WTI futures hover around $60, influenced by oversupply concerns after OPEC+ plans output increase

by VT Markets
/
Nov 11, 2025

WTI oil prices traded around $59.75, experiencing a 0.5% decline during the early European session. The market is affected by oversupply concerns after OPEC+ increased December output targets by 137,000 barrels per day, mirroring the October and November targets.

The oil price did not strongly respond to potential positive impacts from the US government funding progress. After Democratic lawmakers backed the funding bill in the Senate, it moved to the Republican-led House, potentially boosting oil demand with government reopening.

Wti Trading Patterns

Daily, WTI is trading within a Descending Triangle formation, aiming to break past the boundaries of the pattern. The price hovers near the 20-day EMA, indicating a sideways trend, with the potential to drop to October’s high of $57.43 if it breaches November 6 low of $58.75.

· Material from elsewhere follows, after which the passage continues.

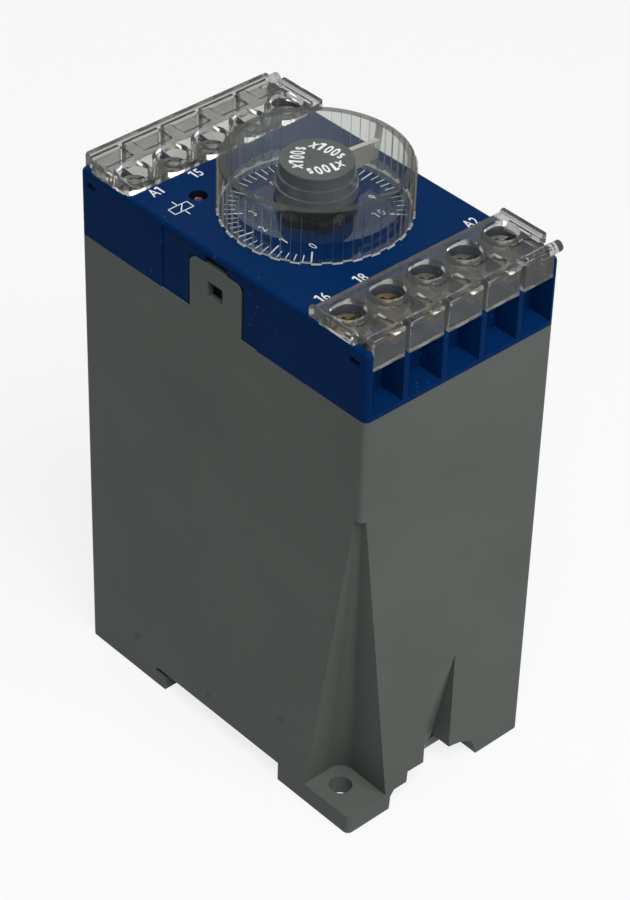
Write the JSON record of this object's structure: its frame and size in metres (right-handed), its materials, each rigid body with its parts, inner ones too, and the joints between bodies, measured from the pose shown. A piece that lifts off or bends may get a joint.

In contrast, a rise above the August 6 high of $66.00 could lead to the July peaks around $68.00 and $70.00. The 14-day RSI stands between 40.00-60.00, signalling reduced volatility.

WTI oil inventory reports, released by API on Tuesdays and EIA on Wednesdays, greatly influence trading. Changes in inventory levels, whether indicating increased supply or demand, reflect broader trends in the market.

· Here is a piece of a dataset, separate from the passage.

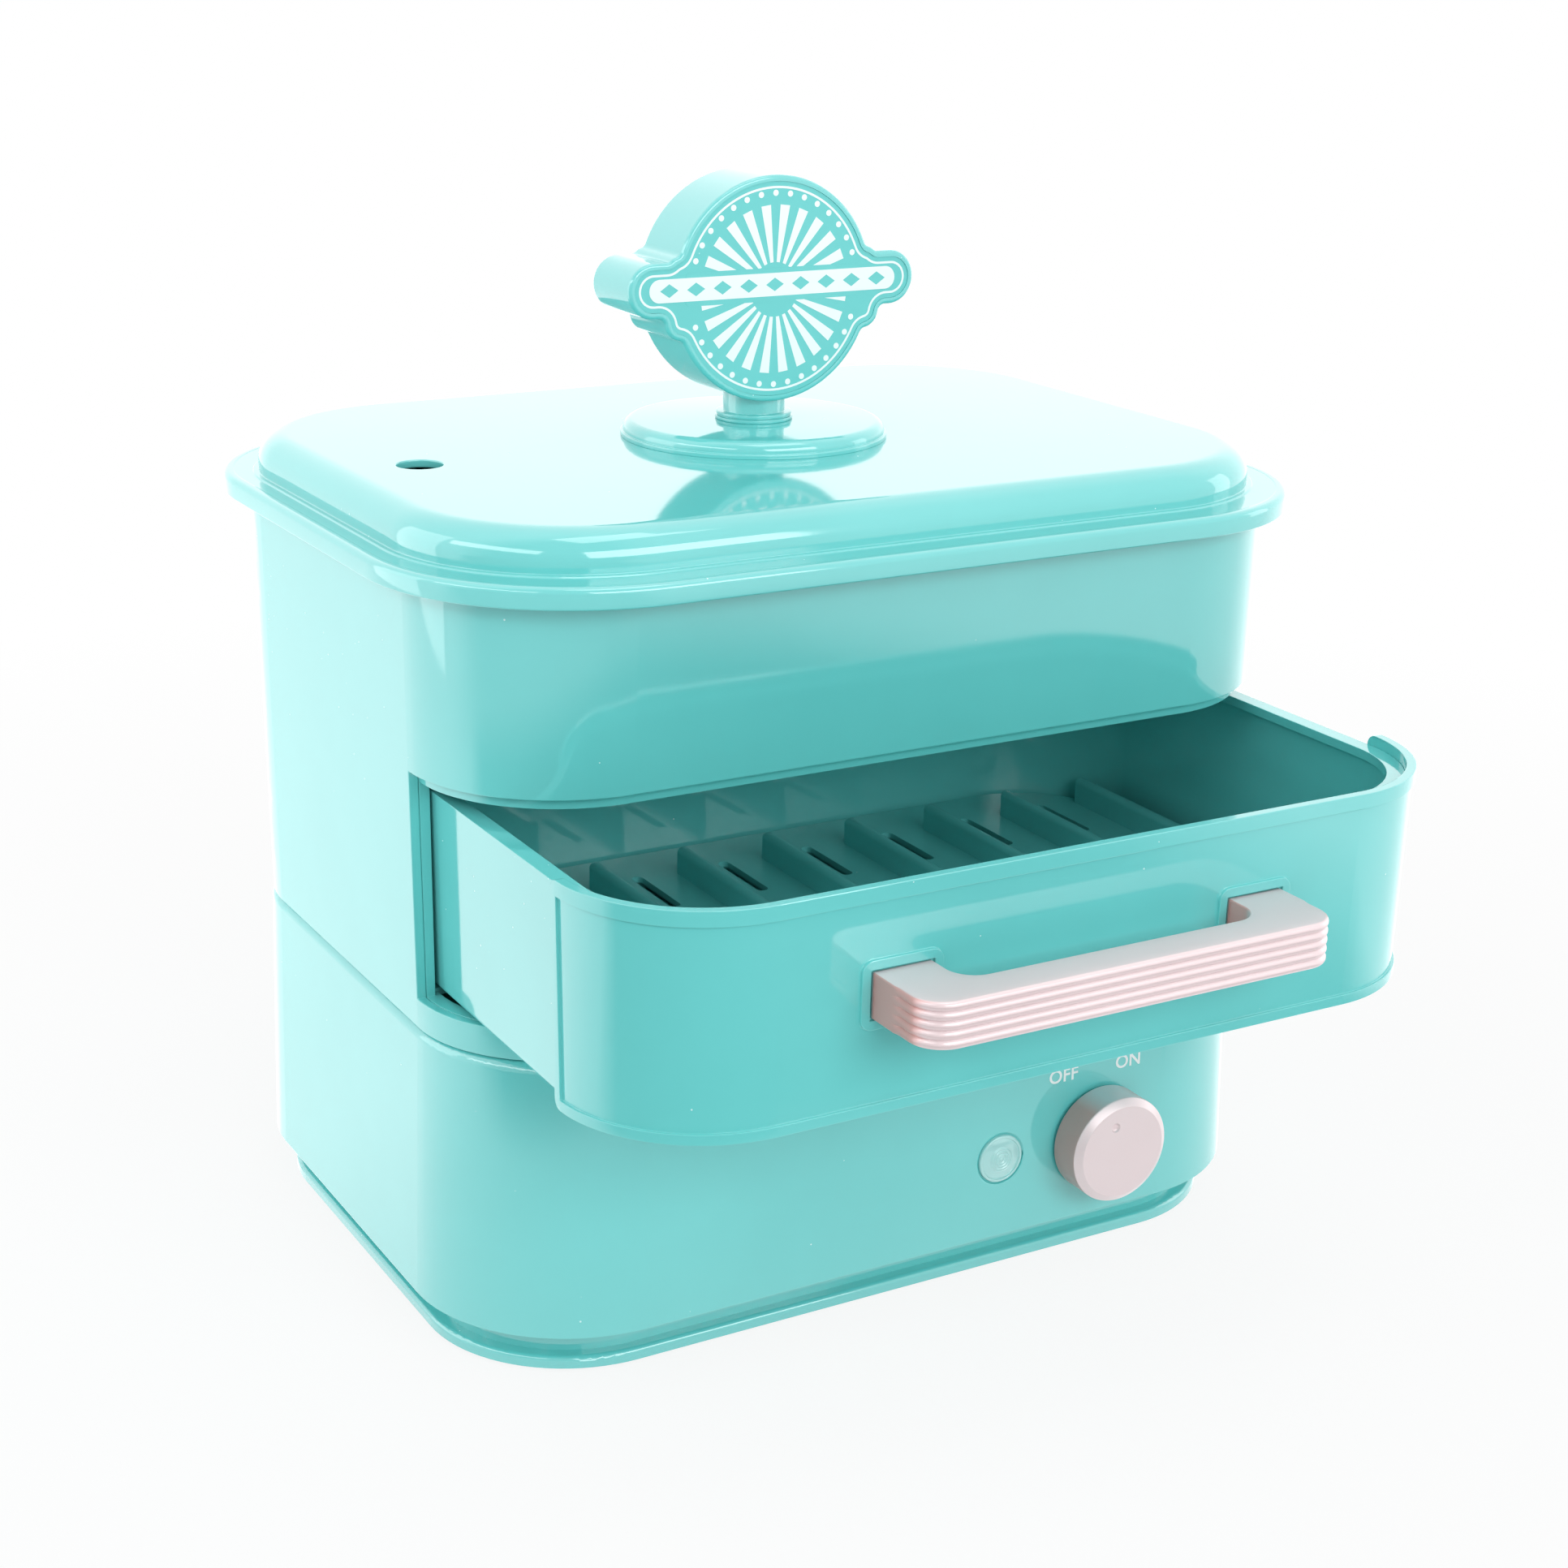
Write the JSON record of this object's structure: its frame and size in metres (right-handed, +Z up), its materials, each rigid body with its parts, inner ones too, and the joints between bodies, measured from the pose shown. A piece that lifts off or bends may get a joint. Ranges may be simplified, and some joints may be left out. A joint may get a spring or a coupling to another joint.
{
  "type": "hot dog steamer",
  "caption": "Countertop steamer: flared base with tank, heater and rotary switch, tower with a pull-out drawer, bun tray, and domed lid with a vent and a sign-shaped grip.",
  "frame": {"origin": "on the counter, under the centre of the base", "axes": "+X to the right seen from the front, +Y to the back, +Z up; the drawer opens towards -Y"},
  "size_m": [0.311, 0.3416, 0.3439],
  "materials": {
    "aqua_gloss": "gloss",
    "aqua_satin": "satin",
    "sign_print": "satin",
    "silver_paint": "satin",
    "clear_lens": "gloss",
    "lamp_glass": "gloss",
    "screw_steel": "satin",
    "tank_steel": "satin",
    "heater_aluminium": "satin",
    "element_steel": "matte",
    "black_rubber": "matte",
    "grey_silicone": "matte",
    "black_plastic": "matte",
    "white_plastic": "matte",
    "brown_wire": "satin",
    "blue_wire": "satin",
    "shaft_steel": "satin"
  },
  "bodies": {
    "base": {"base_housing": "aqua_gloss", "base_plate": "aqua_gloss", "rubber_feet": "black_rubber", "base_screws": "screw_steel", "water_tank": "tank_steel", "heater_plate": "heater_aluminium", "heater_gasket": "grey_silicone", "clamp_ring": "tank_steel", "clamp_nuts": "screw_steel", "heating_element": "element_steel", "thermostat": "black_plastic", "thermal_fuse": "white_plastic", "rotary_switch": "black_plastic", "switch_nut": "screw_steel", "indicator_lens": "clear_lens", "indicator_lamp": "lamp_glass", "lamp_sleeve": "grey_silicone", "cord_gland": "black_plastic", "terminal_block": "white_plastic", "wire_live": "brown_wire", "wire_switched": "brown_wire", "wire_fuse": "brown_wire", "wire_neutral": "blue_wire"},
    "switch_knob": {"knob": "silver_paint", "switch_shaft": "shaft_steel"},
    "drip_pan": {"drip_tray": "aqua_satin"},
    "tower": {"tower_shell": "aqua_gloss", "drawer_frame": "aqua_gloss", "left_rail": "aqua_satin", "right_rail": "aqua_satin", "rail_screws": "screw_steel"},
    "drawer": {"drawer_tray": "aqua_gloss", "hot_dog_rack": "aqua_satin", "drawer_front": "aqua_gloss", "drawer_handle": "silver_paint", "handle_screws": "screw_steel"},
    "bun_basket": {"bun_tray": "aqua_satin"},
    "lid": {"lid_shell": "aqua_gloss", "lid_disc": "aqua_gloss", "finial_stem": "aqua_gloss", "stem_collar": "aqua_gloss", "lid_washer": "screw_steel", "lid_bolt": "screw_steel", "sign_front_shell": "aqua_gloss", "sign_back_shell": "aqua_gloss", "sign_front_face": "sign_print", "sign_back_face": "sign_print"}
  },
  "joints": [
    {"name": "knob_turn", "type": "hinge", "parent": "base", "child": "switch_knob", "pos_m": [0.0696, -0.1128, 0.0431], "axis": [0, 1, 0], "range_deg": [0, 45]},
    {"name": "drip_tray_lift", "type": "slide", "parent": "base", "child": "drip_pan", "axis": [0, 0, 1], "range_m": [0, 0.05]},
    {"name": "tower_lift", "type": "slide", "parent": "drip_pan", "child": "tower", "axis": [0, 0, 1], "range_m": [0, 0.08]},
    {"name": "drawer_slide", "type": "slide", "parent": "tower", "child": "drawer", "axis": [0, -1, 0], "range_m": [-0.086, 0.05]},
    {"name": "bun_tray_lift", "type": "slide", "parent": "tower", "child": "bun_basket", "axis": [0, 0, 1], "range_m": [0, 0.08]},
    {"name": "lid_lift", "type": "slide", "parent": "bun_basket", "child": "lid", "axis": [0, 0, 1], "range_m": [0, 0.1]}
  ]
}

The oil price has been trading sideways near $60 for almost two weeks, showing significant indecision in the market. We are watching the price move within a Descending Triangle formation, a pattern that often precedes a sharp downward break. The low volatility, confirmed by the RSI indicator staying between 40.00 and 60.00, signals that a larger move could be building.

Oversupply concerns have recently become more concrete, weighing on the price. Last week’s Energy Information Administration (EIA) report for the week ending November 7th showed a surprise inventory build of 2.1 million barrels, against analyst expectations of a small draw. This aligns with the announced OPEC+ supply increases for December, strengthening the case for a bearish outlook.

Market Outlook and Strategy

The potential demand boost from the recent reopening of the US government has failed to push prices higher. This factor seems to be overshadowed by the more immediate reality of growing global oil stockpiles. Looking back, we saw a similar technical setup in the fourth quarter of 2023, which led to a sustained price drop of over 15% in the following weeks.

For derivative traders, this suggests positioning for a breakdown is the more probable strategy. Buying put options with strike prices at or below $57.00 offers a way to capitalize on a potential drop while defining your maximum risk. Alternatively, establishing a bear put spread could lower the cost of entry if implied volatility is high.

The key level we are monitoring is the November 6 low of $58.75. A sustained break below this price would act as a trigger, likely sending WTI down towards the October high of $57.43 and then the critical support level from April at $54.80. Any move above the $66.00 resistance level would be needed to invalidate this bearish perspective.